Consumers’ decision to buy is influenced by many factors, some of which are beyond retailers’ control. For instance, Instagram shopping hauls are reaching millennials and generation z, helping them discover new products. Thus, having control over the brand story across all sales channels and touchpoints is crucial, making content marketing strategy an integral part of retailing.

Let’s consider some of the opportunities retailers have for content marketing:

  1. Brick-and-mortar stores:

Good products and service is not enough anymore. Consumers are demanding transparency and retailers must tell their stories in order to create a community. Physical stores provide a great opportunity for retailers to tell their stories as consumers can truly immerse themselves in the brand using all of the 5 senses, which isn’t possible in the online world.

Interactive content in-stores can be highly engaging for consumers (the effectiveness of visuals over words cannot be disputed). So, having interactive screens, as opposed to static posters, educating consumers on the brand values will improve readership. Similarly, Virtual fitting rooms, or mirrors across stores which shoppers can play around with will also improve customer experience, time spent in store, and ultimately conversion.

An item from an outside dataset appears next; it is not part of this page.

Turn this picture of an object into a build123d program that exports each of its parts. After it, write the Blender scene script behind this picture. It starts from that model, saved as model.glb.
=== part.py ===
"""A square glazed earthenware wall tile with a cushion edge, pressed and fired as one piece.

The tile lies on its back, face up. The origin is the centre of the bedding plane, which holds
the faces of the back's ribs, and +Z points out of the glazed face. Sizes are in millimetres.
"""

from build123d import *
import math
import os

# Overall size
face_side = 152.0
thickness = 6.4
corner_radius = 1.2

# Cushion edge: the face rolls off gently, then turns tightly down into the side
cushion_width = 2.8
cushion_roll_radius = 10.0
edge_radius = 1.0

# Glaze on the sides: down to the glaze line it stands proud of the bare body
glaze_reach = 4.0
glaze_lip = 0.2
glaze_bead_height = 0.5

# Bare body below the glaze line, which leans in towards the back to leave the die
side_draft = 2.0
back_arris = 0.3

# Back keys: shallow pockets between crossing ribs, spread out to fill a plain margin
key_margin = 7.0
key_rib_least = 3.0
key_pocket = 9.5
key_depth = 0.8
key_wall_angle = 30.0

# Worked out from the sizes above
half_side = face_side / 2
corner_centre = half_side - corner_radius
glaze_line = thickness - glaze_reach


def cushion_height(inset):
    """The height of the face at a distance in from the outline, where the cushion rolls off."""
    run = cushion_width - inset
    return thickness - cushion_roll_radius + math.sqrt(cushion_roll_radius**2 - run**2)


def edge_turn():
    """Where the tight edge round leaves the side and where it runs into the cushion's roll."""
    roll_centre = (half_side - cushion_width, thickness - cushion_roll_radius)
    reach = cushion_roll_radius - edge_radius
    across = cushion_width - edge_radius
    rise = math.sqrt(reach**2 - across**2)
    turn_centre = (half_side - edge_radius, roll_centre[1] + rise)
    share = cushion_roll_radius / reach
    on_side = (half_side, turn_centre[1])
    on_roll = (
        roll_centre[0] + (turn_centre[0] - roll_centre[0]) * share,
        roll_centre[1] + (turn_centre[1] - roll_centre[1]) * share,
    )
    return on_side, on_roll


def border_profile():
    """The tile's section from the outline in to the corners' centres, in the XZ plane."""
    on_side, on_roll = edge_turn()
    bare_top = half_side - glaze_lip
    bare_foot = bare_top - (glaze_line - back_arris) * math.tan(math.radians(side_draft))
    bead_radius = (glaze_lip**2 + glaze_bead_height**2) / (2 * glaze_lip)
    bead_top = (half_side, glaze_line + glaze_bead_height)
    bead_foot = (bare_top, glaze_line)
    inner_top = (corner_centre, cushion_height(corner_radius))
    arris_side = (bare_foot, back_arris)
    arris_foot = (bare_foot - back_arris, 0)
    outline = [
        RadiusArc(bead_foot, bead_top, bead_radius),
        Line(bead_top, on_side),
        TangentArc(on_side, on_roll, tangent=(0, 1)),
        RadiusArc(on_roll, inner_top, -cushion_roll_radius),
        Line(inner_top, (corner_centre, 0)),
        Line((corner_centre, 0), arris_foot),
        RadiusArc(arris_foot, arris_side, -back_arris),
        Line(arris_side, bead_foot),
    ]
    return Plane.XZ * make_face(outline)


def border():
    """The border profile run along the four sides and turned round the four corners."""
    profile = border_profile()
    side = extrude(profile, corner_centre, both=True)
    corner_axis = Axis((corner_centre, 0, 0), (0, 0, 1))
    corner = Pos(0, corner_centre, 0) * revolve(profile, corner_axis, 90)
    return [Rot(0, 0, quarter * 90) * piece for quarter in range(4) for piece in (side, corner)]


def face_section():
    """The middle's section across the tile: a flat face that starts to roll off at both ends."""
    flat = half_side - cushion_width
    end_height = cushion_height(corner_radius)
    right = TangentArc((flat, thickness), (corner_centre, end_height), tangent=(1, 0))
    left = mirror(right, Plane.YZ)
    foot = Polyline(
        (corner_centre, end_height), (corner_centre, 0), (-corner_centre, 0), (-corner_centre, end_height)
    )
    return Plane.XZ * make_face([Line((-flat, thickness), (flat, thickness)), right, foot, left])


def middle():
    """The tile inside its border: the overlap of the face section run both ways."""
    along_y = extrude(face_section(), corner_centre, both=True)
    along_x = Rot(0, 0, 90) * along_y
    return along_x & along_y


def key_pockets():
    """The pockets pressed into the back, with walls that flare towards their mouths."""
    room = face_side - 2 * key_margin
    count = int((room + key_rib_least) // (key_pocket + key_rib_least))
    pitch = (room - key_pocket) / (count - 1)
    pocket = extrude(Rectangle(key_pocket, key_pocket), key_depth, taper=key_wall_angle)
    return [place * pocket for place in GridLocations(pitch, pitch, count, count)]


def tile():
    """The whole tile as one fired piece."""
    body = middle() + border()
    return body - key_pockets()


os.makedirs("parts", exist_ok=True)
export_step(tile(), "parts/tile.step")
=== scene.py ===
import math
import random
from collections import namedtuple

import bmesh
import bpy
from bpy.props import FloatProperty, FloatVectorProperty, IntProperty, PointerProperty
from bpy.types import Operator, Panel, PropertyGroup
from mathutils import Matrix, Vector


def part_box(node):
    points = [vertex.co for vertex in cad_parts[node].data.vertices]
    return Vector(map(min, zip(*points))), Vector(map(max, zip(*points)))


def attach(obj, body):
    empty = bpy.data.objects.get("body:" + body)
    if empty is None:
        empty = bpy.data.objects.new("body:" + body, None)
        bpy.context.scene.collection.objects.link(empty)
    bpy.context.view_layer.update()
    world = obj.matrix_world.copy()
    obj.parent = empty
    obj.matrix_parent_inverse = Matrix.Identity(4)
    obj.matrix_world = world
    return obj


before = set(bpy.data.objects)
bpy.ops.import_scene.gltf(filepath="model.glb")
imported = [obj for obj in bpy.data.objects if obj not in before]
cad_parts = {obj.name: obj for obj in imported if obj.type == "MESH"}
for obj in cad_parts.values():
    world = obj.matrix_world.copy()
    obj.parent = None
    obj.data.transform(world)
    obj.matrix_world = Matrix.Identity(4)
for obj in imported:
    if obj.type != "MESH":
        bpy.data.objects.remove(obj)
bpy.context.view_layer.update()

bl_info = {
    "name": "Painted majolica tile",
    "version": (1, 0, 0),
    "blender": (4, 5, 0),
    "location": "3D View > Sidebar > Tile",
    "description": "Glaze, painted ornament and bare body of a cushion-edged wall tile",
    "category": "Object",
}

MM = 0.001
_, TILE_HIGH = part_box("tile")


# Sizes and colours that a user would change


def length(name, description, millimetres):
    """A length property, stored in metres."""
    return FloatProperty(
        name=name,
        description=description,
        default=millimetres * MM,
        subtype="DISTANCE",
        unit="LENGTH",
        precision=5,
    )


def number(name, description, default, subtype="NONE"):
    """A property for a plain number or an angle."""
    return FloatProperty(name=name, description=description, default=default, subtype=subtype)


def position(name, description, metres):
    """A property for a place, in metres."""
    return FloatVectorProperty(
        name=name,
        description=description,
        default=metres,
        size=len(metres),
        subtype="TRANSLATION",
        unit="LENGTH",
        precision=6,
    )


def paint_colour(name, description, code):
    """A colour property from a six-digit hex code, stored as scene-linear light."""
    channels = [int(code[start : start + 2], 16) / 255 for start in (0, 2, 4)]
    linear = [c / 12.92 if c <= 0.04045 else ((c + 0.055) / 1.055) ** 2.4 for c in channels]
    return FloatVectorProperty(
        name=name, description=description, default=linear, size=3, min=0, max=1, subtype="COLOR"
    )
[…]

In this digital era, Brick-and-mortar stores can take advantage of mobile phone usage in store. For example, a simple instagrammable space can encourage shoppers to post pictures of the store on social media and promote the brand on behalf of the retailer. Another examples is adding QR code to products which consumers can use to find more information, stock availability, and sizes will also leave a positive impression.

These digital innovations are fun and convenient for consumers and for retailers, they can be used to market the brand by engaging consumers with relevant information.

  1. Social media

Social media has now become a sales channel with companies such as Facebook and Instagram having created branded shops for retailers. 34% of shoppers, in a survey by emarketer, have said they purchase products directly through social media.

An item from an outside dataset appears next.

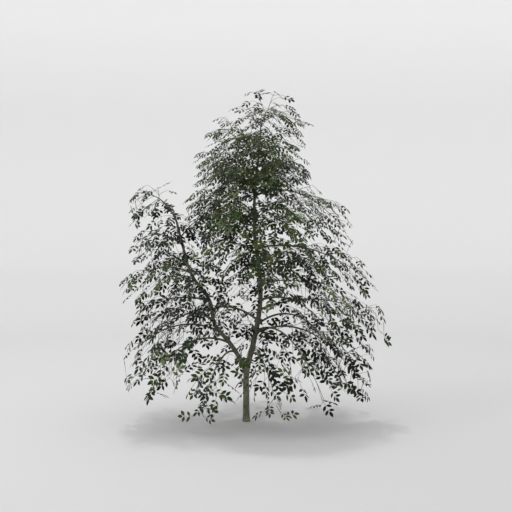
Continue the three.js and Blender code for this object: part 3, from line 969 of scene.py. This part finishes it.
def leafModel(leaflet, pairMarks, roll):
    marks = np.linspace(0, stalkSize["end"], stalkSize["bends"] + 1)
    radii = np.linspace(*stalkSize["ends"], len(marks)) * stalkSize["radius"]
    parts = [roundTube(np.array([stalkAt(t) for t in marks]), radii, stalkSize["sides"])]
    for t, hand in [(t, hand) for t in pairMarks for hand in (-1, 1)] + [(stalkSize["end"], 0)]:
        angle = hand * leafletSize["angle"] * roll(*leafletSize["angleSpread"])
        dip = leafletSize["hang"] * roll(*leafletSize["hangSpread"]) + 2 * stalkSize["sag"] * t
        bank = hand * roll(*leafletSize["bank"]) if hand else roll(*leafletSize["endBank"])
        level = np.array([math.cos(angle), math.sin(angle), 0.0])
        forward = level * math.cos(dip) - up * math.sin(dip)
        across = turned(unit(np.cross(up, forward)), forward, bank)
        rise = np.cross(forward, across)
        size = (leafletSize["pairSize"] if hand else 1.0) * roll(*leafletSize["sizeSpread"])
        places = leaflet[0] @ np.array([forward, across, rise]) * size + stalkAt(t)
        parts.append((places, leaflet[1], leaflet[2]))
    starts = np.cumsum([0] + [len(part[0]) for part in parts[:-1]])
    places = np.concatenate([part[0] for part in parts])
    corners = np.concatenate([part[1] + start for part, start in zip(parts, starts)])
    return places, corners, np.concatenate([part[2] for part in parts])


leafRoll = makeDice(leafSeed)
leaflet = leafletModel()
leafModels = [leafModel(leaflet, marks, leafRoll) for marks, count in leafKinds for _ in range(count)]

# The greens as seen, and the share of the sprays that takes each: in the crown's upper part, on
# the left limb and on the branches low on the trunk. These shares paint shade: the left limb and most of
# all the low branches take the dark 'shade' green and the dull one far more often than the upper crown.
leafGreens = {
    "deep": {"colour": (25, 38, 10), "shares": (0.32, 0.06, 0.07)},
    "shade": {"colour": (15, 20, 11), "shares": (0.05, 0.34, 0.6)},
    "mid": {"colour": (44, 62, 19), "shares": (0.31, 0.07, 0.05)},
    "dull": {"colour": (45, 55, 36), "shares": (0.06, 0.26, 0.16)},
    "olive": {"colour": (59, 67, 28), "shares": (0.16, 0.05, 0.03)},
    "blue": {"colour": (33, 50, 34), "shares": (0.03, 0.11, 0.05)},
    "sage": {"colour": (84, 98, 62), "shares": (0.07, 0.11, 0.04)},
}
upperFrom = 2050  # the branches that leave the trunk above this make the crown's upper part
massTintShare = 0.45  # the share of a mass's sprays that take its own favourite green
underOne = 0.9999  # keeps a draw from naming one green too many
underCount = 0.001  # and one kind of leaf too many


def copies(model, leaves, chosen):
    places, corners, sizes = model
    along, side = leaves["along"][chosen], leaves["side"][chosen]
    rise = np.cross(along, side)
    rise[rise[:, 2] < 0] *= -1
    side = np.cross(rise, along)
    axes = np.stack([along, side, rise], 1) * leaves["length"][chosen][:, None, None]
    spread = np.einsum("pi,nij->npj", places, axes) + leaves["foot"][chosen][:, None, :]
    shift = np.arange(len(spread)) * len(places)
    corners = corners[None, :] + shift[:, None]
    return spread.reshape(-1, 3), corners.ravel(), np.tile(sizes, len(spread))


tintParts = {tint: [] for tint in leafGreens}
for mass, growth in zip(masses, grown):
    branch, leaves = mass["branch"], growth["leaves"]
    # Painted shade: where a mass grows picks its shares, so the lower leaves take the darker greens.
    upper = branch["on"] == "trunk" and (branch["from"] == "tip" or branch["from"] > upperFrom)
    place = 0 if upper else (1 if branch["on"] == "left_limb" else 2)
    tintEnds = np.cumsum([green["shares"][place] for green in leafGreens.values()])
    roll = makeDice(mass["seed"] + massSeeds["tints"])
    sprays = leaves["spray"].max() + 1
    sprayTints = np.array([np.searchsorted(tintEnds, roll(0, underOne)) for _ in range(sprays)])
    ownTint = np.searchsorted(tintEnds, roll(0, underOne))
    sprayTints[[roll(0, 1) < massTintShare for _ in range(sprays)]] = ownTint
    lastKind = len(leafModels) - underCount
    kinds = np.array([int(roll(0, lastKind)) for _ in range(len(leaves["foot"]))])
    tints = sprayTints[leaves["spray"]]
    for tintIndex, tint in enumerate(leafGreens):
        for kind, model in enumerate(leafModels):
            chosen = np.flatnonzero((tints == tintIndex) & (kinds == kind))
            if len(chosen):
                tintParts[tint].append(copies(model, leaves, chosen))
for tint, green in leafGreens.items():
    mesh = joinedMesh(tint + "Leaves", tintParts[tint])
    addPiece(tint + "Leaves", mesh, leafMaterial(tint + "ElderLeaf", green["colour"]), [])
    print("leaves:", tint, sum(len(p.vertices) - 2 for p in mesh.polygons), "triangles")

# A round studio: a pale floor that sweeps up into a wall all the way round, and grows paler
# outwards and upwards. This is painted light and shade: the floor round the tree, where the lamps light
# it most, is darker and the wall paler, in place of lighting them evenly.
studioSize = {
    "middle": 6.0,
    "flat": 20.0,
    "sweep": 5.0,
    "wall": 12.0,
    "sides": 96,
    "curveSteps": 12,
    "floorGrey": 0.5,
    "wallGrey": 0.86,
    "paleFrom": 8.0,
    "paleTo": 34.0,
    "heightShare": 3.0,  # how much more height counts than distance
    "roughness": 0.9,
    "specular": 0.1,
}


def studioFloor():
    bm = bmesh.new()
    flat, sweep = studioSize["flat"], studioSize["sweep"]
    marks = [(0.0, 0.0), (studioSize["middle"], 0.0), (flat, 0.0)]
    for i in range(1, studioSize["curveSteps"] + 1):
        angle = math.pi / 2 * i / studioSize["curveSteps"]
        marks.append((flat + sweep * math.sin(angle), sweep * (1 - math.cos(angle))))
    marks.append((flat + sweep, studioSize["wall"]))
    verts = [bm.verts.new((x, 0.0, z)) for x, z in marks]
    edges = [bm.edges.new(pair) for pair in zip(verts, verts[1:])]
    bmesh.ops.spin(
        bm,
        geom=verts + edges,
        cent=(0, 0, 0),
        axis=(0, 0, 1),
        angle=math.tau,
        steps=studioSize["sides"],
        use_merge=True,
    )
    bmesh.ops.remove_doubles(bm, verts=bm.verts, dist=mergeWithin["floor"])
    bmesh.ops.recalc_face_normals(bm, faces=bm.faces)
    mesh = bpy.data.meshes.new("studioFloor")
    bm.to_mesh(mesh)
    bm.free()
    mesh.shade_smooth()
    floor = bpy.data.objects.new("studioFloor", mesh)
    bpy.context.scene.collection.objects.link(floor)
    material = bpy.data.materials.new("paleFloor")
    material.use_nodes = True
    nodes, links = material.node_tree.nodes, material.node_tree.links
    shader = nodes["Principled BSDF"]
    coords = nodes.new("ShaderNodeTexCoord")
    raised = nodes.new("ShaderNodeVectorMath")
    raised.operation = "MULTIPLY"
    raised.inputs[1].default_value = (1.0, 1.0, studioSize["heightShare"])
    links.new(coords.outputs["Object"], raised.inputs[0])
    outward = nodes.new("ShaderNodeVectorMath")
    outward.operation = "LENGTH"
    links.new(raised.outputs["Vector"], outward.inputs[0])
    # Painted light and shade: the grey grows from floorGrey near the middle to wallGrey far out and up,
    # to even out the lamps' light.
    paintedLightGrade = nodes.new("ShaderNodeMapRange")
    paintedLightGrade.inputs["From Min"].default_value = studioSize["paleFrom"]
    paintedLightGrade.inputs["From Max"].default_value = studioSize["paleTo"]
    paintedLightGrade.inputs["To Min"].default_value = studioSize["floorGrey"]
    paintedLightGrade.inputs["To Max"].default_value = studioSize["wallGrey"]
    links.new(outward.outputs["Value"], paintedLightGrade.inputs["Value"])
    links.new(paintedLightGrade.outputs["Result"], shader.inputs["Base Color"])
    shader.inputs["Roughness"].default_value = studioSize["roughness"]
    shader.inputs["Specular IOR Level"].default_value = studioSize["specular"]
    mesh.materials.append(material)
    floor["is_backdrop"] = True


studioFloor()

# The light: one far lamp high up behind and a little to the left, a softer one from the left in
# front, and an even sky.
lampSize = {"place": (-2.0, 6.0, 20.0), "aim": (0.1, 0.0, 1.4), "size": 1.5, "power": 1400.0}
fillSize = {"place": (-8.0, -4.0, 8.0), "aim": (0.1, 0.0, 1.8), "size": 4.0, "power": 220.0}
skySize = {"grey": 1.0, "strength": 1.1}


def addLamp(name, place, aim, size, power):
    light = bpy.data.lights.new(name, "AREA")
    light.shape = "DISK"
    light.size = size
    light.energy = power
    lamp = bpy.data.objects.new(name, light)
    bpy.context.scene.collection.objects.link(lamp)
    lamp.location = place
    lamp.rotation_euler = (Vector(aim) - Vector(place)).to_track_quat("-Z", "Y").to_euler()


addLamp("mainLamp", **lampSize)
addLamp("fillLamp", **fillSize)
world = bpy.data.worlds.new("paleSky")
bpy.context.scene.world = world
world.use_nodes = True
background = world.node_tree.nodes["Background"]
background.inputs["Color"].default_value = (skySize["grey"],) * 3 + (1.0,)
background.inputs["Strength"].default_value = skySize["strength"]

# The camera stands 15 m in front, 3.2 m up, and looks down a little.
cameraSize = {
    "place": (0.12, -15.0, 3.2),
    "downwards": 4.4,
    "lens": 86.5,
    "sensor": 36.0,
    "farEnd": 200.0,
}
camera = bpy.data.objects.new("viewCamera", bpy.data.cameras.new("viewCamera"))
bpy.context.scene.collection.objects.link(camera)
camera.location = cameraSize["place"]
camera.rotation_euler = (math.radians(90 - cameraSize["downwards"]), 0.0, 0.0)
camera.data.lens = cameraSize["lens"]
camera.data.sensor_width = cameraSize["sensor"]
camera.data.clip_end = cameraSize["farEnd"]
bpy.context.scene.camera = camera
bpy.context.scene.view_settings.view_transform = "Standard"
print("stage: floor, light and camera")

low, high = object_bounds()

Many top retailers like Zara and Shein are already on board with marketing via social media. Their use of influencers showcasing products is clearly an effective marketing method.

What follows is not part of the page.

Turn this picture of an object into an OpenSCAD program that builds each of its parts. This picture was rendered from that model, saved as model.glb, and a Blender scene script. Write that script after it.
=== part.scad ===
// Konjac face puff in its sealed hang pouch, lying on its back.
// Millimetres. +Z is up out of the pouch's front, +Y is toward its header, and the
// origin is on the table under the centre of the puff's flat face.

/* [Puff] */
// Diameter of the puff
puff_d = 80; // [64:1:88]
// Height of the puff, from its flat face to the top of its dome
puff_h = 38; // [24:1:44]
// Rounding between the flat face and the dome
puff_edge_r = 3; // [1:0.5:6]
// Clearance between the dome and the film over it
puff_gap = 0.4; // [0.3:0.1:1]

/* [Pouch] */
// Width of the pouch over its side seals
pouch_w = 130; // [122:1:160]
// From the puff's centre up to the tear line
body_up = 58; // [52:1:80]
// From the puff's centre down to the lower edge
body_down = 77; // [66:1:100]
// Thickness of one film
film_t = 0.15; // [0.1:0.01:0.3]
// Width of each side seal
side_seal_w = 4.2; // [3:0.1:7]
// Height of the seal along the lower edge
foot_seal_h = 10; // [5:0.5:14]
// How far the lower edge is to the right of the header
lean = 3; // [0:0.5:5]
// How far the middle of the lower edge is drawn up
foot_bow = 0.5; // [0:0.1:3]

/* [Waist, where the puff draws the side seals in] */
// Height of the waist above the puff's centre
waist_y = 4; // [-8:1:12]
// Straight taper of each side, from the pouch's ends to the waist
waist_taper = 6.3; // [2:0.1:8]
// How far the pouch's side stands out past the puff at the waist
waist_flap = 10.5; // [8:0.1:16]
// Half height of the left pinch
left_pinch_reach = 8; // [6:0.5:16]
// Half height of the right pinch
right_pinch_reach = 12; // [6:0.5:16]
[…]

However, retailers should not stop at product displays; social media can be used to tell a story behind products using multimedia, sharing lifestyle content, and provide helpful tips to shoppers. The social media community is loyal when a strong connection is created.

Therefore, retailers must focus on offering consumers a lifestyle which ultimately will lead to conversion and loyal customers. This method of passive selling has proven to reduce the path to purchase to days or hours on platforms like Facebook and Instagram.

Google

Due to the sheer number of shopping channels and touchpoints available to consumers, it is difficult to know how consumers discover specific products. However, if a consumer wants a pair of black jeans, the most likely place they will look is Google. This is where Google Ads can help retailers reach with in depth product information.

Retailers have increased website footfall by using Google Shopping. Since Google is used at the discovery stage of shopping, consumers spend time exploring the options provided by Google Shopping.

Google also likes multimedia so promoting pictures, music, videos etc will increase the readership. Keeping in mind the consumers, retailers can create ads that are helpful to consumers and not just product pages. This will allow retailers to cut through the noise and stand out.

Exciting customers

Retailers must focus on nurturing existing customers since the success rate of selling to existing customers is 60-70% whereas the success rate of selling to a new customer is 5-20%. Brands like JD and Lulu Lemon have gained popularity by doing exactly that: JD has an app with special promotion for members as well as events; and Lulu Lemon has weekly yoga sessions.

Content marketing for existing customers is easier when the data is available. Promotions and information can be passed through newsletters, emails, social media etc to keep the brand at the forefront of customers’ mind. It could be a simple update about a company charity initiative, showing the use of the products, a blog. The most important thing is to be in control of your brand story.